Later in the day the group visited the Chizame Weaves centre, and saw the display of traditional backstrap loom products. The centre provides a framework for orders and product development, with the artisans receiving raw material and then weaving at home. Chizame Weaves has seen considerable success over the 10 years it has been operating. Dr Fransisco and Anna-Louise discussed the importance of understanding the market potential, and the limits, at what point does the market level out.
The second day of the stay in Chizame was packed full of field visits and interaction with local farmers and artisans. Beginning with a walk amongst the paddy fields, sharing indigenous knowledge, agroecological farming practices and local myth and legend. Dr Fransisco passed on a wealth of knowledge to the NEN team and the farmers, much of which will be implemented into the farming practices of those present. He showed the group how the tall traditional corn plants are folded over at the top of the stem just as the corn becomes ripe, to prevent rain destroying the corn and birds eating it before it is ready to be harvested. He pointed out algae in the rice paddy’s that indicated a healthy paddy field. Coming back to corn as we passed further plants, he demonstrated how to excel the fertilising of corn plants, producing a faster method of cross-fertilization of different corn species. Throughout each of the field visits, he congratulated the farmers on the successful biodiverse nature of the fields, with as many as 8 crops growing together in the same areas.
The group then visited a seed keeper in the village of Sumi, who showed us millet seeds that had been stored for over 30 years, still in perfect condition. This highlighted the important role many women take on in safeguarding the longevity of a diverse range of crops.

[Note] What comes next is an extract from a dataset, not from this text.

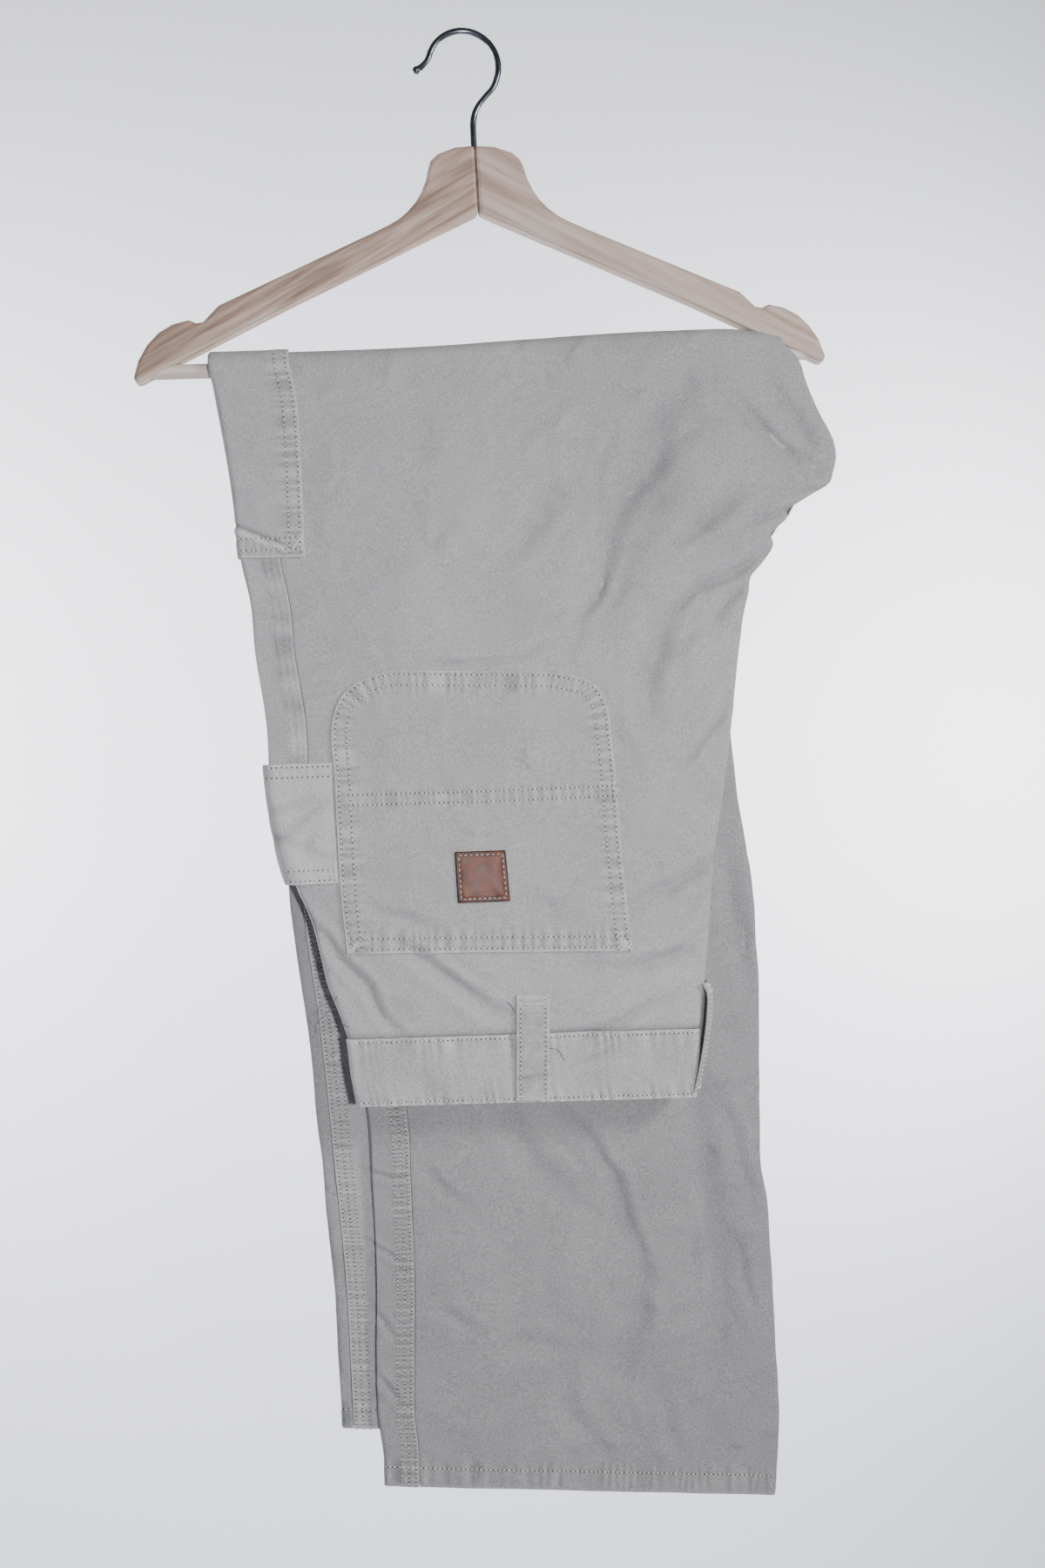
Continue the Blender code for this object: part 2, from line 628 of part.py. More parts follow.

From Sumi, they moved on to the jhum fields, where the visitors saw again the successful diverse nature of the crops, with corn, beans, tomatoes, brinjal, cucumber, chilli and cotton sharing the same fields. It was interesting to learn of the cotton cultivation in some communities, with the women then spinning and weaving the cotton for small-scale production of entirely local and organic cotton fabric. While he did evaluate the crops to be in good health, Dr Fransisco drew our attention to a couple of pests in the crop. Aphids were present on one or two plants, causing the leaves to curl up. There were also small worms in some leaves, causing the leaf to fold over onto itself. The biodiversity of crops is the natural alternative to pesticides, which has safeguarded the majority of the crop.
The following day the team returned to Shillong, marking the end of Dr Fransisco’s much-appreciated visit to North East India.